What happens to us? We begin to believe that even TV news is normal life! Children especially believe. For example, one mother told me that after watching the six o’clock news on TV, her six-year-old said to her, “Mommy, why is everybody killing everybody?” This child believed what she was seeing was normal life!

It is true that there is so much good on TV—good information and enjoyable, uplifting entertainment. But for most of us and for our families, the reality is more like digging a lovely tossed salad out of the garbage dump. There may be some great salad there, but it’s pretty hard to separate out the trash, the dirt, and the flies.

Low-grade, gradual pollution can desensitize us not only to how awful the pollution but also to what we are trading off for it.
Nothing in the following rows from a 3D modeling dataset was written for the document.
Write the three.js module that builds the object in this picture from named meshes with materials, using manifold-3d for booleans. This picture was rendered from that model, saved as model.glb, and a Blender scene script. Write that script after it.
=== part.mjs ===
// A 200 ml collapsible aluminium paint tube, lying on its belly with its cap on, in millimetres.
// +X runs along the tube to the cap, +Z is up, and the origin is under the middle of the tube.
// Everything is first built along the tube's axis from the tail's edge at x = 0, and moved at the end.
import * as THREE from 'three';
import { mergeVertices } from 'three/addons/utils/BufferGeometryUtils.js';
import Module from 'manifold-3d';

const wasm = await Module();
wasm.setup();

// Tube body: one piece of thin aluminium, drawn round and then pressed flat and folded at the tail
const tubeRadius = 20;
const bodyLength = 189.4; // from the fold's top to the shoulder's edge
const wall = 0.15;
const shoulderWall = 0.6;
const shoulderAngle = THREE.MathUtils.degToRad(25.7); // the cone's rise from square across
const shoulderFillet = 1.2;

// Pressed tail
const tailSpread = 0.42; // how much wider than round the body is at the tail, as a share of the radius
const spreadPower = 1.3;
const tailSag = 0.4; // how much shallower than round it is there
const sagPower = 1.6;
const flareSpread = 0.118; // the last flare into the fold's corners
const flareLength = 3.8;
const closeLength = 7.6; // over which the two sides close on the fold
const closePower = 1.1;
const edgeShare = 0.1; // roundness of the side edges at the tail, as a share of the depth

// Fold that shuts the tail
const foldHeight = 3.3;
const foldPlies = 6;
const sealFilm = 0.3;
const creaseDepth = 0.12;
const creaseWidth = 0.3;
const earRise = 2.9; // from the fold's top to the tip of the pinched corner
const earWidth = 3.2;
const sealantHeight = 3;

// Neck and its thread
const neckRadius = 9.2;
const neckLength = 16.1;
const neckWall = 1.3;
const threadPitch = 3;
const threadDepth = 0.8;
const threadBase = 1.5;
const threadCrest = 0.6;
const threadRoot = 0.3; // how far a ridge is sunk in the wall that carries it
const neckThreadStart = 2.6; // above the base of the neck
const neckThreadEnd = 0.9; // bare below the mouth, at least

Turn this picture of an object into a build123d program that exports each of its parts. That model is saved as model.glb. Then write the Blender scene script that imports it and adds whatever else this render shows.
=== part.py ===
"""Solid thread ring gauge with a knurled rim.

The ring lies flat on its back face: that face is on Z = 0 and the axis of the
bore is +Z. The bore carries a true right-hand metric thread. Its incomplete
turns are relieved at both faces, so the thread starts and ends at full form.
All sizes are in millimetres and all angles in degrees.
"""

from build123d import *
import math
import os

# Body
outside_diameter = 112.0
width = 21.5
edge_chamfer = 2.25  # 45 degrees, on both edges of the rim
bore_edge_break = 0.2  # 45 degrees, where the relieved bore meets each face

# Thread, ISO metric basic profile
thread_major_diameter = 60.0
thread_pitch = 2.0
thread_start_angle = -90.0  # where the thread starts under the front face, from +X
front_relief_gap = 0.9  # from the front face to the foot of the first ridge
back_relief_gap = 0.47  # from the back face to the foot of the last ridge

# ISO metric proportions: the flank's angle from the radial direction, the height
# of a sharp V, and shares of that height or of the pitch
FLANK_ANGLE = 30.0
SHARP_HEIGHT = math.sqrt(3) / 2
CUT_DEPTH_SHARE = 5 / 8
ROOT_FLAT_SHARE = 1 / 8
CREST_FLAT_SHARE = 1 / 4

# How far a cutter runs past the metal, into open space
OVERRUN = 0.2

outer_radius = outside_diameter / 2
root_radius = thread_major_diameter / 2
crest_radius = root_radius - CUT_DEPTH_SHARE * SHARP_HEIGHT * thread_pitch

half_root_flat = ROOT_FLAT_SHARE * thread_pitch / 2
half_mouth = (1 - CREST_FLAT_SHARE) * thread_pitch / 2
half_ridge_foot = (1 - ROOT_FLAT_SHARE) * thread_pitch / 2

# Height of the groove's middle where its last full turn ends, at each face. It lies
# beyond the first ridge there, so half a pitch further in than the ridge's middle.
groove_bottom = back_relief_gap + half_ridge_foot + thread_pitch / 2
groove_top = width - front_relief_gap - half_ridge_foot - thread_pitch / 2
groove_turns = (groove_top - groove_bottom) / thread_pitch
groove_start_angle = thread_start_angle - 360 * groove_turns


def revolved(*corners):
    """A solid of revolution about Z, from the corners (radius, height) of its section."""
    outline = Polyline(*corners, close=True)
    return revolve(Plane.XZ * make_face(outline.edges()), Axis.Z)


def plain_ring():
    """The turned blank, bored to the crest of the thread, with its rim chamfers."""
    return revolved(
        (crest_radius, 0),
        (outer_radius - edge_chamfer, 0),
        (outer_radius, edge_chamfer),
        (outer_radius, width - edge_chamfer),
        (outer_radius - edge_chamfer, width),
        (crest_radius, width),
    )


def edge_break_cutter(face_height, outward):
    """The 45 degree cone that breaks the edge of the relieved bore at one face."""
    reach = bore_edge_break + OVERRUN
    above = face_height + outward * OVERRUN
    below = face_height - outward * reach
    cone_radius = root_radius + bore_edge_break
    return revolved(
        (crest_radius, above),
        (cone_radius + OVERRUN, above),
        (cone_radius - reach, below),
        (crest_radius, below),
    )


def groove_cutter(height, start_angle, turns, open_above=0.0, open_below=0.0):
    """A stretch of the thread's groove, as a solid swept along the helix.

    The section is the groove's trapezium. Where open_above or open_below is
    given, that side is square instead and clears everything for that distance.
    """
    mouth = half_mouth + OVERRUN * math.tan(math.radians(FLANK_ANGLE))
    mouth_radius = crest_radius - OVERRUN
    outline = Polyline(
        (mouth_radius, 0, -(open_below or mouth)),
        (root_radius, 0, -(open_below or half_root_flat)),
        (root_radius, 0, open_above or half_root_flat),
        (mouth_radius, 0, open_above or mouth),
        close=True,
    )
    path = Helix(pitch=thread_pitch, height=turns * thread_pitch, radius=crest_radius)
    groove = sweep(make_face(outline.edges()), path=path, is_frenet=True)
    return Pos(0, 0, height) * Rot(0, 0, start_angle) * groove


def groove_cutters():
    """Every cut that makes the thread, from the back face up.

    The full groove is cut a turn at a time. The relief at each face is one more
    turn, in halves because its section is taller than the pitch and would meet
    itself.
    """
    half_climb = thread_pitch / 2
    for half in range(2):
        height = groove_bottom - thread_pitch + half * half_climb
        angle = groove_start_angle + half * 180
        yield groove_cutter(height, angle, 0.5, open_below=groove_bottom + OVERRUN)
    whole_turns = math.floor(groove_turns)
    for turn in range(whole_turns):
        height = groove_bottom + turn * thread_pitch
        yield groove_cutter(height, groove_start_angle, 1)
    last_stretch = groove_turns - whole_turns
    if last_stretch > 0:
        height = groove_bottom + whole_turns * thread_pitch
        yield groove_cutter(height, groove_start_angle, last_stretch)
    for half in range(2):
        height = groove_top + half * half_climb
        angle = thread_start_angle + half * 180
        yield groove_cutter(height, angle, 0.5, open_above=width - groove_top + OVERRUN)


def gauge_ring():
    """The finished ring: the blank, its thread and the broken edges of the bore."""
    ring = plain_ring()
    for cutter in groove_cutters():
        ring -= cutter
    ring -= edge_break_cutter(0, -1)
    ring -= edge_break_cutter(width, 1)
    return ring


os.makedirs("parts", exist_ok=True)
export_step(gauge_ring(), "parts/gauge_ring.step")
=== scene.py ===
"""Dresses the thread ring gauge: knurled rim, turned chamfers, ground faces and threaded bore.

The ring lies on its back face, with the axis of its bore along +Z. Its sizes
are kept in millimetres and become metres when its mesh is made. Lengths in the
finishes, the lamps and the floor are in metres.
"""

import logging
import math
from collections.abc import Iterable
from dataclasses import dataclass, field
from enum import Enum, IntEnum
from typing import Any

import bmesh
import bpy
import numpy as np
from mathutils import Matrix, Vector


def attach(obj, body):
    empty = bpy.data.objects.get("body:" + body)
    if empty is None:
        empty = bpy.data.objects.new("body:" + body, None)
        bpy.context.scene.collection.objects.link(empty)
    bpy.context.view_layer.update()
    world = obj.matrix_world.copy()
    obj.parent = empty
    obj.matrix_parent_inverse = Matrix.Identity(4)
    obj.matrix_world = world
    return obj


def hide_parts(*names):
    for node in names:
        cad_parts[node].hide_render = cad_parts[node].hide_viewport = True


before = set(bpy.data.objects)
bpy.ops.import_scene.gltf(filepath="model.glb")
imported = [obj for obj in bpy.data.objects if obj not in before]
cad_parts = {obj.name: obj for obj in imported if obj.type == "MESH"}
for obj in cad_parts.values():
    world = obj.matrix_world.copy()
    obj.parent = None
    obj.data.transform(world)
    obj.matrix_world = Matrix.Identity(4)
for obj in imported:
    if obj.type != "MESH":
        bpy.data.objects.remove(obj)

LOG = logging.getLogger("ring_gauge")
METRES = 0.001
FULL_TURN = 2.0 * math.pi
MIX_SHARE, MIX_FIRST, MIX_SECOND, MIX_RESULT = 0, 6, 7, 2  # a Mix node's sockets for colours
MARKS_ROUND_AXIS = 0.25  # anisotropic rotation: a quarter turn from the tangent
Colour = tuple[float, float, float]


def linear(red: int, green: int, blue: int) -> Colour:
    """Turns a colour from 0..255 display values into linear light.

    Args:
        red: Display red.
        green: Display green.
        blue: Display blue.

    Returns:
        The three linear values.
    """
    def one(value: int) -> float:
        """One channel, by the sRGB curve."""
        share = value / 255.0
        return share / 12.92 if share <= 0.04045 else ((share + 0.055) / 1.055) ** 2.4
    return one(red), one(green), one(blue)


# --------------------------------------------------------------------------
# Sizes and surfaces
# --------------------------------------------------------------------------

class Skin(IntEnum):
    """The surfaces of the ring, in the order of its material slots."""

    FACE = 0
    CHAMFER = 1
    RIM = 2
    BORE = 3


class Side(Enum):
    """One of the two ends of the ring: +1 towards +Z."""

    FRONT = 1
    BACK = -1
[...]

It would take an enormous amount of benefit from television to trade off the time that could be spent with family members learning, loving, working, and sharing together!

A recent U.S. News & World Report poll reported that 90 percent of those polled felt that the nation is slipping deeper into moral decline. That same poll found that 62 percent felt TV was hostile toward their moral and spiritual values.14 So why are so many watching so much TV?

As the societal indicators of crime, drug use, sexual pleasuring, and violence go on their upward climb with few plateaus, we should not forget that the most important indicator in any society is the commitment to loving, nurturing, and guiding the most important people in our lives—our children. Children learn the most important lessons not from Power Rangers or even Big Bird but from a loving family who reads with them, talks to them, works with them, listens to them, and spends happy time with them. When children feel loved, really loved, they thrive!